--- Start of Provided data ---

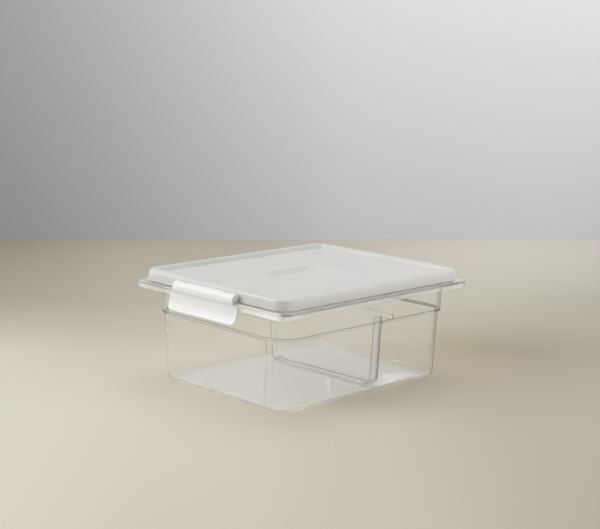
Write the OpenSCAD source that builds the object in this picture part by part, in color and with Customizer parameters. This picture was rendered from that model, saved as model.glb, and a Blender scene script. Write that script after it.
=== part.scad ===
// Lidded food pan: clear pan with a shouldered body, lift-off lid with a gasket,
// a snap latch on each short side and a sliding cross divider.
// Origin at the centre of the pan's underside. +Z is up, the long side runs along Y
// and the front latch faces -Y.

/* [Pan] */
// Overall width of the rim along X
rim_x = 265; // [258:1:272]
// Overall length of the rim along Y
rim_y = 325; // [318:1:332]
// Height of the rim's top face above the underside
pan_h = 125.6; // [122:0.1:130]
// Distance the rim stands out past the body wall
overhang = 15; // [13:0.5:17]
// Thickness of the walls
wall = 2.8; // [2.4:0.1:3.2]
// Thickness of the floor
floor_t = 3; // [2.5:0.1:4]
// Height of the shoulder where the lower walls step in
shoulder_z = 87; // [80:0.2:90]
// Depth of the step at the shoulder
shoulder_step = 3; // [2.6:0.1:4]
// Draft of the lower walls in degrees
draft = 3; // [2:0.25:4]
// Outer radius between the walls and the floor
base_r = 8; // [6:0.5:10]
// Depth of the rim's downturned lip, from the top face
lip_h = 7.6; // [6.6:0.2:9]
// Plan radius of the rim's corners
rim_r = 12; // [10:1:16]

/* [Lid] */
// How far the rim stands out past the lid on each side
lid_inset = 6; // [5.8:0.1:6.2]
// Gap between the rim's top face and the lid's lower edge
lid_gap = 1.2; // [1:0.1:1.8]
// Height of the lid from its lower edge to the top of its raised border
lid_h = 13.8; // [13.2:0.1:14.6]
// Width of the raised border
border_w = 13; // [12:0.5:14]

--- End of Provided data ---

### Stated problem
Return the lines above exactly, keeping every word.

### Worked solution
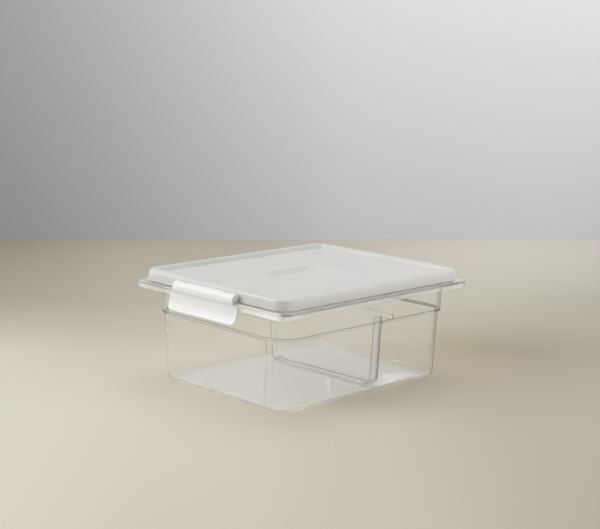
Write the OpenSCAD source that builds the object in this picture part by part, in color and with Customizer parameters. This picture was rendered from that model, saved as model.glb, and a Blender scene script. Write that script after it.
=== part.scad ===
// Lidded food pan: clear pan with a shouldered body, lift-off lid with a gasket,
// a snap latch on each short side and a sliding cross divider.
// Origin at the centre of the pan's underside. +Z is up, the long side runs along Y
// and the front latch faces -Y.

/* [Pan] */
// Overall width of the rim along X
rim_x = 265; // [258:1:272]
// Overall length of the rim along Y
rim_y = 325; // [318:1:332]
// Height of the rim's top face above the underside
pan_h = 125.6; // [122:0.1:130]
// Distance the rim stands out past the body wall
overhang = 15; // [13:0.5:17]
// Thickness of the walls
wall = 2.8; // [2.4:0.1:3.2]
// Thickness of the floor
floor_t = 3; // [2.5:0.1:4]
// Height of the shoulder where the lower walls step in
shoulder_z = 87; // [80:0.2:90]
// Depth of the step at the shoulder
shoulder_step = 3; // [2.6:0.1:4]
// Draft of the lower walls in degrees
draft = 3; // [2:0.25:4]
// Outer radius between the walls and the floor
base_r = 8; // [6:0.5:10]
// Depth of the rim's downturned lip, from the top face
lip_h = 7.6; // [6.6:0.2:9]
// Plan radius of the rim's corners
rim_r = 12; // [10:1:16]

/* [Lid] */
// How far the rim stands out past the lid on each side
lid_inset = 6; // [5.8:0.1:6.2]
// Gap between the rim's top face and the lid's lower edge
lid_gap = 1.2; // [1:0.1:1.8]
// Height of the lid from its lower edge to the top of its raised border
lid_h = 13.8; // [13.2:0.1:14.6]
// Width of the raised border
border_w = 13; // [12:0.5:14]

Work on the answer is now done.